Following on this interesting commencement came the lengthened agitation against Wood's Halfpence to which we owe the remarkable series of writings known now as the "Drapier's Letters." These are fully discussed in the volume preceding this. But Swift found other channels in which to continue rousing the spirit of the people, and refreshing it to further effort. The mania for speculation which Law's schemes had given birth to, reached poor Ireland also. People thought there might be found a scheme on similar lines by which Ireland might move to prosperity. A Bank project was initiated for the purpose of assisting small tradesmen. But a scheme that in itself would have been excellent in a prosperous society, could only end in failure in such a community as peopled Ireland. Swift felt this and opposed the plan in his satirical tract, "The Swearer's Bank." The tract sufficed, for no more was heard of the National Bank after the House of Commons rejected it.

The thieves and "roughs" who infested Dublin came in next for Swift's attention. In characteristic fashion he seized the occasion of the arrest and execution of one of their leaders to publish a pretended "Last Speech and Dying Confession," in which he threatened exposure and arrest to the remainder of the gang if they did not make themselves scarce. The threat had its effect, and the city found itself considerably safer as a consequence.

How Swift pounded out his "rage and resentment" against English misgovernment, may be further read in the "Story of the Injured Lady," and in the "Answer" to that story. The Injured Lady is Ireland, who tells her lover, England, of her attractions, and upbraids him on his conduct towards her. In the "Answer" Swift tells the Lady what she ought to do, and hardly minces matters.

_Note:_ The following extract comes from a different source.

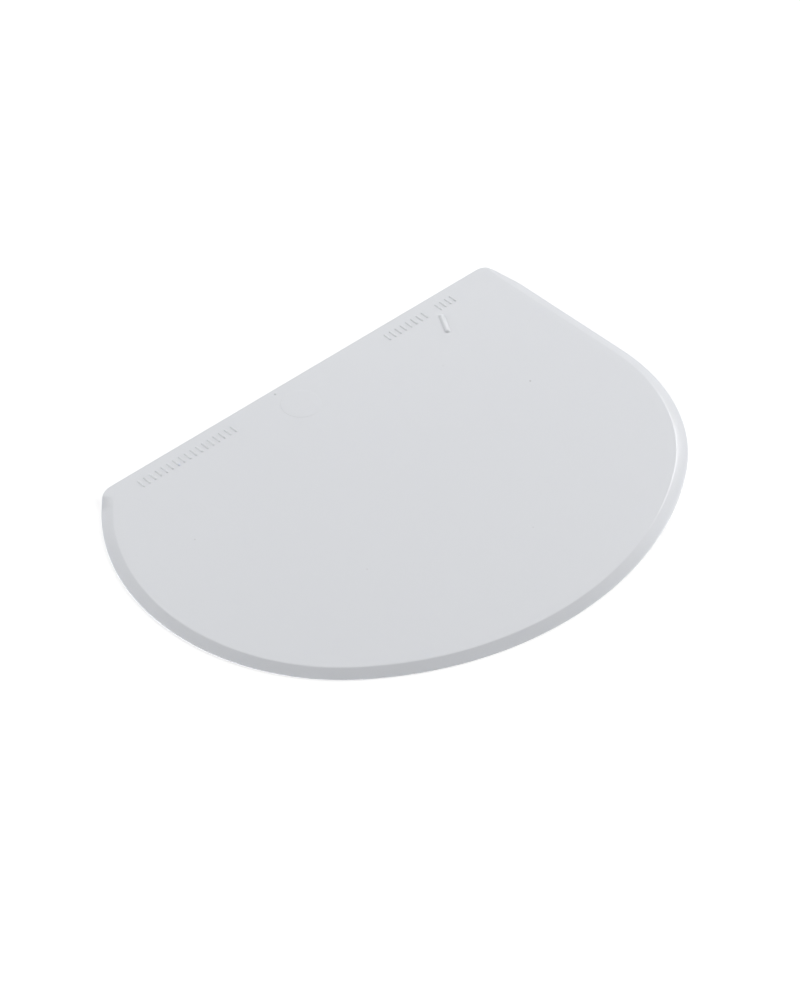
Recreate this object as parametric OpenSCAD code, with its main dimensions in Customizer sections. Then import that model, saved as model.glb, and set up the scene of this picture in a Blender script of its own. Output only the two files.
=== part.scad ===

Let her show the right spirit, he says to her, and she will find there are many gentlemen who will support her and champion her cause.

Then came the plain, pathetic, and truthful recital of the "Short View of the State of Ireland"—a pamphlet of but a few pages and yet terribly effective. As an historical document it takes rank with the experiences of the clergymen, Skelton and Jackson, as well as the more dispassionate writings of contemporary historians. It is frequently cited by Lecky in his "History of Ireland."

What Swift had so far left undone, either from political reasons or from motives of personal restraint, he completed in what may, without exaggeration, be called his satirical masterpiece—the "Modest Proposal for Preventing the Children of Poor People from being a Burthen to their Parents." Nothing comparable to this piece of writing is to be found in any literature; while the mere fact that it came into being must stand as one of the deadliest indictments against England's misrule. Governments and rulers have been satirized time and again, but no similar condition of things has existed with a Swift living at the time, to observe and comment on them. The tract itself must be read with a knowledge of the Irish conditions then prevailing; its temper is so calm and restrained that a reader unacquainted with the conditions might be misled and think that the author of "Gulliver's Travels" was indulging himself in one of his grim jokes. That it was not a joke its readers at the time well knew, and many of them also knew how great was the indignation which raged in Swift's heart to stir him to so unprecedented an expression of contempt. He had, as he himself said, raged and stormed only to find himself stupefied. In the "Modest Proposal" he changed his tune and

... with raillery to nettle,
Set your thoughts upon their mettle.

Swift has been censured for the cold-blooded cynicism of this piece of writing, but these censurers have entirely misunderstood both his motive and his meaning. We wonder how any one could take seriously a proposal for breeding children for food purposes, and our wonder grows in reflecting on an inability to see through the thin veil of satire which barely hid an impeachment of a ruling nation by the mere statement of the proposal itself. That a Frenchman should so misunderstand it (as a Frenchman did) may not surprise us, but that any Englishman should so take it argues an utter absence of humour and a total ignorance of Irish conditions at the time the tract was written. But history has justified Swift, and it is to his writings, rather than to the many works written by more commonplace observers, that we now turn for the true story of Ireland's wrongs, and the real sources of her continued attitude of hostility towards England's government of her.

It has been well noted by one of Swift's biographers, that for a thousand readers which the "Modest Proposal" has found, there is perhaps only one who is acquainted with Swift's "Answer to the Craftsman." It may be that the title is misleading or uninviting; but there is no question that this tract may well stand by the side of the "Modest Proposal," both for force of argument and pungency of satire. In its way and within the limits of its more restricted argument it is one of the ablest pieces of writing Swift has given us on behalf of Irish liberty.